Un dispositif de vidéoprotection à des fins autres que sécuritaire n’est donc pas soumis au CSI. Cette interprétation est confortée par une Circulaire du 22 octobre 1996¹⁸ qui énonce explicitement « qu’une installation de vidéosurveillance motivée exclusivement par une finalité commerciale, fût-elle dans un lieu ouvert au public comme une grande surface, ne rentre pas dans le champ d'application de la loi », c’est-à-dire des articles L. 251-1 et suivants du CSI.

La CNIL confirme par ailleurs que le CSI, qui fixe donc le cadre applicable aux dispositifs de vidéoprotection « classiques » pour certaines finalités déterminées, n’est pas adapté à l’utilisation de nouvelles technologies, mais considère qu’il n’interdit pas non plus – par principe - son déploiement.
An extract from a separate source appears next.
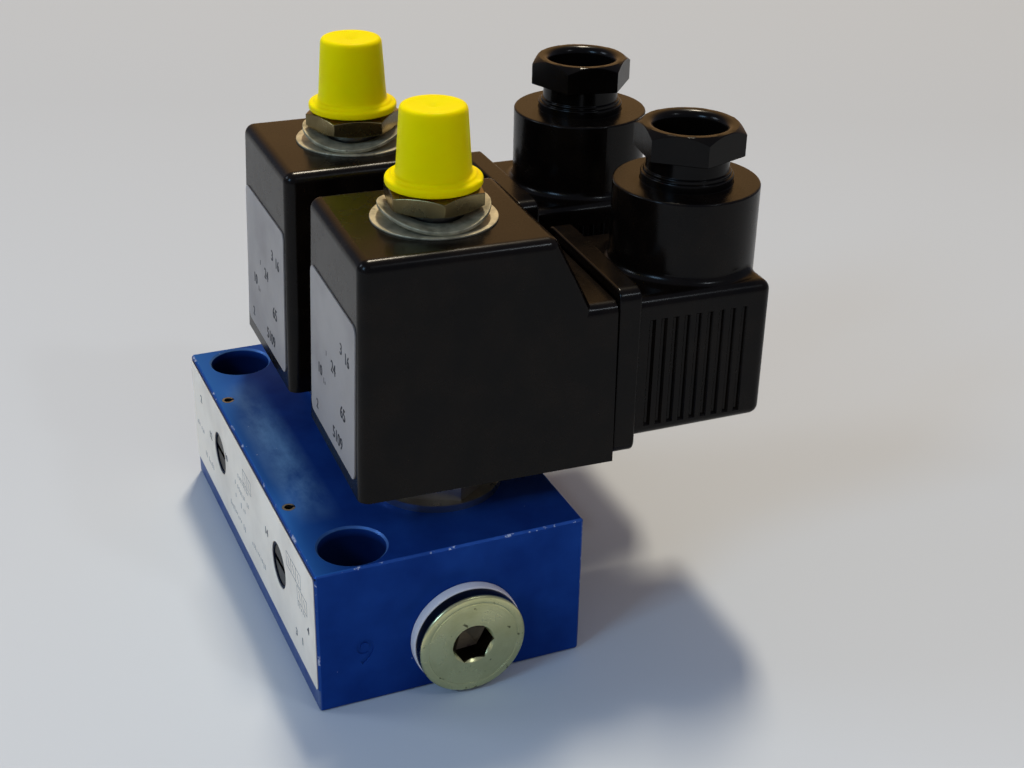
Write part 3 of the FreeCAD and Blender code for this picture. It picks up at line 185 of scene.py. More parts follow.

1.2. La conformité des traitements de données réalisés via les caméras « intelligentes » évaluée à l’aune du RGPD

Dès lors qu’un système de caméras « intelligente » traite des données personnelles, notamment des images permettant d’identifier des personnes, l’ensemble des règles et principes du RGPD doivent être respectés. Parmi ces règles et principes, nous pouvons noter en particulier :

  • Le principe de limitation des finalités : le responsable de traitement doit au préalable définir la ou les finalités poursuivie(s), qui devront être déterminées, explicites et légitimes. La CNIL précise que le résultat de l’analyse réalisée via le dispositif doit être distingué de l’objectif poursuivi qui constitue la finalité. Par exemple, un dispositif qui analyse les comportements/mouvements de clients dans un magasin n’a pas pour objectif cette analyse elle-même mais éventuellement la détection et la comptabilisation des achats en magasin afin de leur éviter un passage en caisse.
  • Le principe de minimisation des données : les données personnelles doivent être adéquates, pertinentes et limitées à ce qui est nécessaire au regard des finalités pour lesquelles elles sont traitées. La CNIL rappelle que, de manière plus générale, il faut s’assurer du caractère nécessaire et proportionné du traitement à la finalité poursuivie. Ces critères devant être notamment démontrés au regard (i) de l’absence de moyens moins intrusifs permettant d’atteindre les finalités envisagées, (ii) des données personnelles impliquées (volume, sensibilité, etc.), (iii) des conditions du traitement et, en particulier, du périmètre de déploiement des dispositifs dans l’espace et dans le temps (nombre de caméras concernées, étendue de leur champ, durée de leur déploiement, etc.) et (iv) des garanties mises en œuvre et, en particulier, des remontées d’informations aux responsables de traitement¹⁹.
  • Le principe de transparence et le droit à l’information des personnes concernées : les personnes concernées doivent être informées de l’objectif du traitement conformément aux articles 12 et 13 du RGPD. A titre d’exemple, le CEPD indique que toute vidéosurveillance invoquant le seul objectif de « sécurité » ou se fondant sur la mention « pour votre sécurité » n’est pas motivée de manière suffisamment précise. Une information à plusieurs niveaux peut être fournie. Enfin, en raison notamment de leur caractère innovant, les traitements mis en œuvre via les systèmes de caméras « intelligentes » répondent généralement à la nécessité de réaliser une analyse d’impact relative à la protection des données (« AIPD ») conformément à l’article 35 du RGPD²⁰.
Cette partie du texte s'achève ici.